Par le mot par commence donc ce texte
Dont la première ligne dit la vérité,
Mais ce tain sous l’une et l’autre
Peut-il être toléré ?
Cher lecteur déjà tu juges
Là de nos difficultés…
(APRES sept ans de malheurs
Elle brisa son miroir.)
(Proêmes, 1948)
Cela peut amuser. L’intérêt, bien sûr, réside dans le tain du miroir.
Cela me lasse.
L’écriture réflexive court le risque du formalisme, de la stérilité poétique. Au mieux, mais c’est un autre pis-aller, parviendra-t-elle à se rattraper par un excès d’opacité ou de mystère qui fera que le poème aboutira en tant que forme ardue sinon spécieuse, laquelle garantira sa littérarité.

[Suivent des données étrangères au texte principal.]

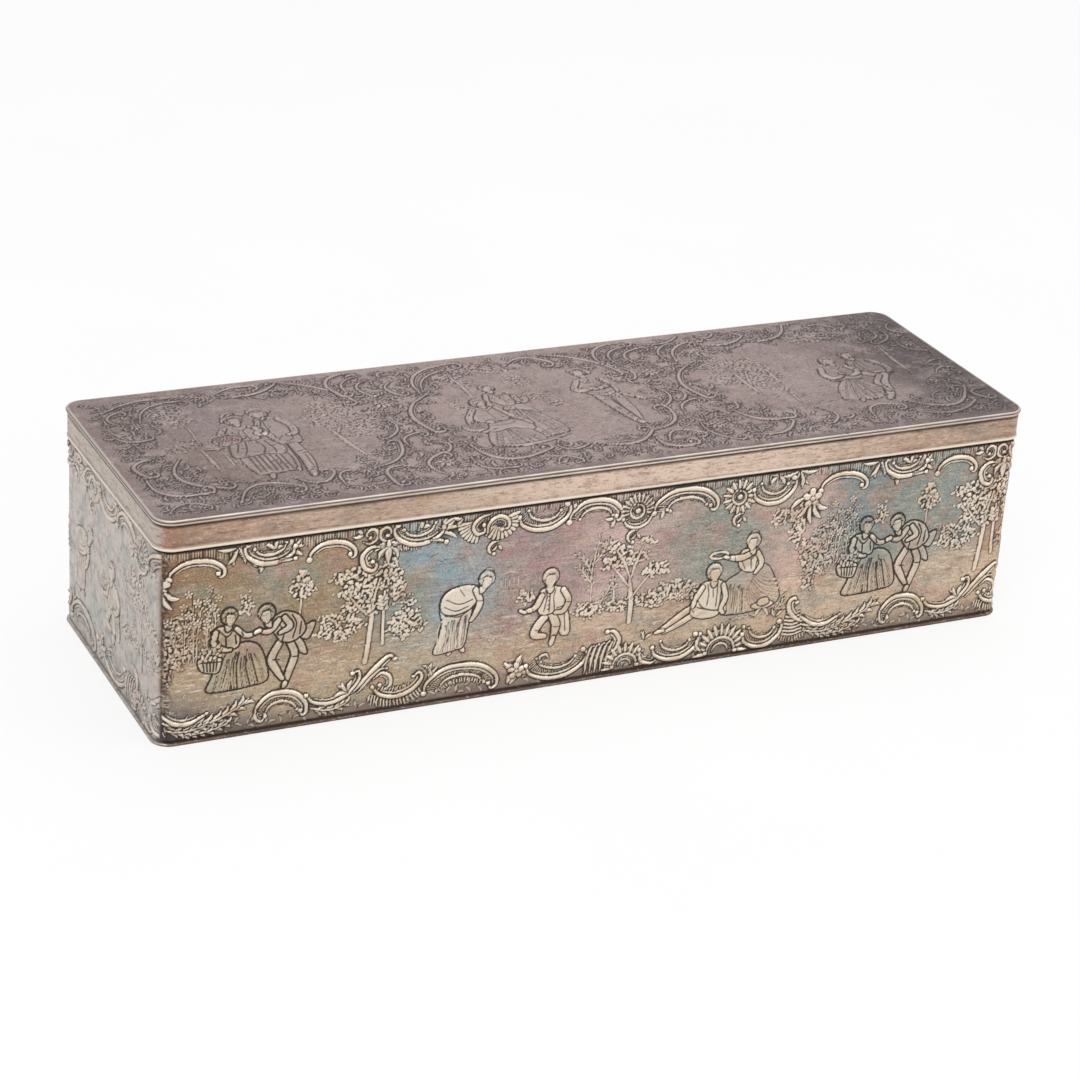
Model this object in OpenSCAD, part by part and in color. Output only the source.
// Long hinged silverware chest in pressed silver plate, all sizes in millimetres.
// X runs along the chest, Y from the front to the hinge at the back, Z up.
// The origin is the middle of the face that the chest stands on.

/* [Case] */
// Length over the lid and the base plate
case_l = 300; // [270:1:340]
// Width over the lid and the base plate, without the hinge
case_w = 96; // [88:1:120]
// Height from the table to the top of the closed lid
case_h = 75; // [66:1:90]
// Depth of the lid from its top face to the lower edge of its rim
lid_h = 10.2; // [9:0.1:14]
// Radius of the upright corners of the lid and the base plate
corner_r = 6.2; // [5.8:0.1:12]
// How far the lid and the base plate stand out past the walls
overhang = 1.0; // [0.8:0.1:2]
// Open line between the lid rim and the top edge of the pressed wall
lid_gap = 0.6; // [0.3:0.1:1]

/* [Sheet metal] */
// Thickness of the pressed outer wall
skin_t = 0.6; // [0.4:0.1:1]
// Thickness of the plain inner wall
inner_t = 0.8; // [0.6:0.1:1.2]
// How far the plain inner wall rises into the lid
bezel_h = 2.8; // [2:0.1:4]
// Thickness of the base plate
base_t = 1.0; // [0.8:0.1:2]
// Thickness of the lid plate
lid_t = 0.8; // [0.6:0.1:1.2]
// Thickness of the lid rim
rim_t = 0.8; // [0.6:0.1:1]
// How far the lid plate stands out past the rim
rim_inset = 0.4; // [0.3:0.1:0.6]
// Height of the flange along the top of the lid rim
flange_h = 0.5; // [0.4:0.1:0.8]

/* [Pressed ornament] */
// Height of the pressed forms over the outer wall
press_h = 0.5; // [0.3:0.1:0.7]
// Length after which the pressed ornament repeats
press_repeat = 220; // [200:1:240]

/* [Lining] */
// Thickness of the wooden boards along the walls
board_t = 2.5; // [2:0.1:4]
// Thickness of the wooden floor board
floor_t = 3.0; // [2:0.1:4]
// Thickness of the wooden board in the lid
lid_board_t = 2.4; // [2:0.1:3]
// Thickness of the velvet-covered cards on the walls and the floor
pad_t = 1.5; // [1:0.1:2.5]
// Thickness of the padded lining in the lid
lid_pad_t = 2.2; // [1.5:0.1:2.5]
// Clearance between layers that are pushed in behind each other
fit = 0.1; // [0.05:0.05:0.2]
// Clearance round the padded lining in the lid
lid_pad_gap = 1.4; // [1:0.1:3]

/* [Racks] */
// Distance between the middles of the two notched racks
rack_span = 160; // [120:1:190]
// Thickness of a rack along the chest
rack_t = 12; // [8:1:16]
// Height of a rack above the floor lining
rack_h = 26; // [20:1:34]
// Width of a notch
notch_w = 6.0; // [5:0.1:7]
// Depth of a notch from the top of the rack
notch_d = 14; // [10:1:16]
// Distance between the middles of two notches
notch_pitch = 12.5; // [11:0.1:16]

/* [Hinge] */
// Length of the row of knuckles
hinge_l = 238; // [180:1:250]
// Number of knuckles, odd so that the case holds both ends
knuckle_n = 9; // [5:2:11]
// Outer radius of a knuckle
knuckle_r = 1.9; // [1.7:0.1:2.4]
// Radius of the hinge pin
pin_r = 0.9; // [0.7:0.05:1.1]
// Radial clearance of the pin in a knuckle
pin_clear = 0.05; // [0.02:0.01:0.1]
// Gap between two knuckles
knuckle_gap = 0.3; // [0.2:0.05:0.5]
// Height of the leaf on the case below the knuckles
case_leaf_h = 8; // [5:0.5:12]
// Height of the leaf on the lid above the knuckles
lid_leaf_h = 6.5; // [5:0.1:7]
// How far the lid opens before its stop heels meet the case leaf, in degrees
open_angle = 100; // [95:1:110]
// Length of a stop heel from the hinge axis
heel_l = 3.1; // [2.8:0.1:4]
// Play between a stop heel and the case leaf when the lid is open
heel_play = 0.05; // [0.03:0.01:0.1]
// Length of the round head on each end of the pin
head_l = 1.2; // [1:0.1:2]
// How far a pin head stands out past the pin's surface
head_lip = 0.7; // [0.4:0.1:0.8]

/* [Hidden] */
$fn = 64;
cut = 0.5;
wall_out = overhang;
inner_out = wall_out + skin_t + fit;
board_out = inner_out + inner_t + fit;
pad_out = board_out + board_t + fit;
well_out = pad_out + pad_t;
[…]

Or, on sait gré à la poésie de n’être pas seulement grosse de son propre projet, de ne pas parler uniquement d’elle-même, par elle-même, en elle-même. Fi de sa foncière autotélie, de son verrouillage suiréférentiel, de son abstraction et de son avortement même.
Qu’elle se laisse traverser par le monde est nécessaire. Grandeur en cela d’un Vladimir Maïakovski, d’un Nazim Hikmet. Ou encore d’un José Triana. On vient de faire paraître une anthologie de ce poète cubain (Voltes du miroir/Vueltas al Espejo, Alexandra Carrasco trad., Librairie La Brèche et Pierre Mainard, coll. « Xénophilie », 2023), dont voici un poème lui aussi réflexif :
Ce pauvre sonnet dont j’ai l’intention,
Que je livre à tout vent — son aventure —
Espère un soutien de foi pour toute armure
Et le tendre dahlia de l’affection.
Ce pauvre sonnet qui a pour ambition
D’être parfait dans sa forme et sa structure
Cherche un peu de lumière, vu la clôture
Des signes dont l’architecte fait mention.

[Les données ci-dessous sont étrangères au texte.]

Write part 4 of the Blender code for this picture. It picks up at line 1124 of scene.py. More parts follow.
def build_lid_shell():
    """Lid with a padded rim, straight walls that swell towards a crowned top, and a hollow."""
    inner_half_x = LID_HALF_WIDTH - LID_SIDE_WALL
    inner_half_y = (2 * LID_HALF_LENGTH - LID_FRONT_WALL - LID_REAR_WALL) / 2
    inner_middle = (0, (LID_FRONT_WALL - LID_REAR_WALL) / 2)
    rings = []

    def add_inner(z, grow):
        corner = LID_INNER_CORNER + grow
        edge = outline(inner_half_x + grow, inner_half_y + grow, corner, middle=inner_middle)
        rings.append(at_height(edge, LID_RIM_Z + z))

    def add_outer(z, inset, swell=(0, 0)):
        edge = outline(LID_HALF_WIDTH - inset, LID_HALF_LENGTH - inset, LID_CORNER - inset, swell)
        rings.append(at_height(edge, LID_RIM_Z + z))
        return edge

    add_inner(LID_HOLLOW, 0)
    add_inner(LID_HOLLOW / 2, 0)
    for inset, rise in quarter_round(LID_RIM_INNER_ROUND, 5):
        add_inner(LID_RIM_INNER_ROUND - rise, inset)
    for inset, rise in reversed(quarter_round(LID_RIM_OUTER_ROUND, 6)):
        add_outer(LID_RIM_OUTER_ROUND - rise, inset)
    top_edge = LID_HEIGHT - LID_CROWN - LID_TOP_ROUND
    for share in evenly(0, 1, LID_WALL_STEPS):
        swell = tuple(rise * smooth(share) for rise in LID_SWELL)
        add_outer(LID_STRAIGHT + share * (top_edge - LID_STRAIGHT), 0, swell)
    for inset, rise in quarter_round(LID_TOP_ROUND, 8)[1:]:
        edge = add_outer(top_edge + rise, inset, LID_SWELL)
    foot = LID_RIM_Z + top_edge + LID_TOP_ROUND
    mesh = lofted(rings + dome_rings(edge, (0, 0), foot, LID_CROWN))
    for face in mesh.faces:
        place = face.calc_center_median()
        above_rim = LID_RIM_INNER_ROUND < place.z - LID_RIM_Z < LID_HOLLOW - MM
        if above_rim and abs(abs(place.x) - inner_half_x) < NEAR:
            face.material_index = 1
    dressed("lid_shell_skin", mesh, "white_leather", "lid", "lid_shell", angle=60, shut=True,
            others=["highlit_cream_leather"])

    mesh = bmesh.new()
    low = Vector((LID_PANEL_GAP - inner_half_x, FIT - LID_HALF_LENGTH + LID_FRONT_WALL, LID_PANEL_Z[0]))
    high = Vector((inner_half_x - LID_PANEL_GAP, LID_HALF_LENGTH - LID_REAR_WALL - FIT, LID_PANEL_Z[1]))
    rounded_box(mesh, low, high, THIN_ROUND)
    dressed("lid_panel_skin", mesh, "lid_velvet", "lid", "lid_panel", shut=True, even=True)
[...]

S’il te plaît, ne me dis pas que le destin
De ce pauvre sonnet que je signe et j’émarge
Pourrait me sauver peut-être de la mort.
Car les dieux me disent (eh oui, je les scrute
Dans le ciel protecteur et pourtant vaste) :
— Aime l’éternité en la minute.
Ici le sonnet ne se contente pas de se mirer, de faire le paon dans l’idéale clôture du texte. Il se présente comme pauvre (« Este pobre soneto… »), et c’est riche de cette pauvreté qu’il exprime une sorte de sagesse stoïcienne, tout en exaltant « l’éternité en la minute ». Cette manière si peu chatoyante mais au fond très humble de fixer le vertige, qui, et de même que « Fable », joue sur l’artifice éculé du déictique, est quête de lumière, non pas cligne-musette herméneutique dans ce que Ponge nomme, ailleurs, le « buisson typographique ».
Déprise de Ponge
Qu’on ne s’y trompe pas. J’admire Ponge. Mais je récuse la captation qu’il opère ou qui, à mieux dire, est opérée malgré lui, du regard poétique. Là où il excelle, c’est dans un décloisonnement du poème qui, pour être éminemment réflexif, n’en constitue pas moins une radicale ouverture. Ainsi, La Fabrique du Pré est un poème à l’échelle un. Les petites machines sémantiques que Ponge bricole par ailleurs n’ont pas cette qualité que je trouve également au Pour un Malherbe, où il est écrit : « Le grand art est de prendre le lecteur de plain-pied (sans qu’il s’en aperçoive et s’effraye), et de l’enlever aussitôt. »
Ce qui sauve donc Ponge à mes yeux, ce serait le non finito, fait assez rare chez ce poète. Car Ponge répugne à la mise en suspens de la forme — « en suspension dans la vie », pour reprendre une formule d’Artaud dans L’Ombilic des limbes. Rappelons ici les termes de la grande évidence, l’évidence qu’il coûte tant d’accepter au scoliaste de métier : ce n’est pas dans le texte que se trouve la réponse, mais dans la vie.
La Fabrique du Pré, pour peu qu’on la lise dans l’édition Skira, est idéalement mise en suspension, presque comme une boîte de Duchamp. Le Pour un Malherbe, sur lequel je vais avoir à revenir, relève quant à lui de l’essai non achevé, du journal de bord, du work in progress, du travail préalable (du « pré »), fatras où l’on trouve un peu de tout — à la fois saisie de l’œuvre par elle-même et souveraine déprise du projet.
C’est lire Ponge selon cette crête qui importe, pour se déprendre de lui, de ce qu’on a fait de lui, à savoir, un poète pour manuels scolaires. Il en va de Ponge comme de Malherbe selon Ponge : « nous ne pouvons l’abandonner aux professeurs, aux potaches et aux incapables professionnels de la critique. » Admirer Ponge, commencer d’en finir avec lui, c’est en somme risquer l’aventure du poème (comme il est dit dans le sonnet de José Triana) et envisager sereinement le « tendre dahlia de l’affection » (Triana, op. cit.).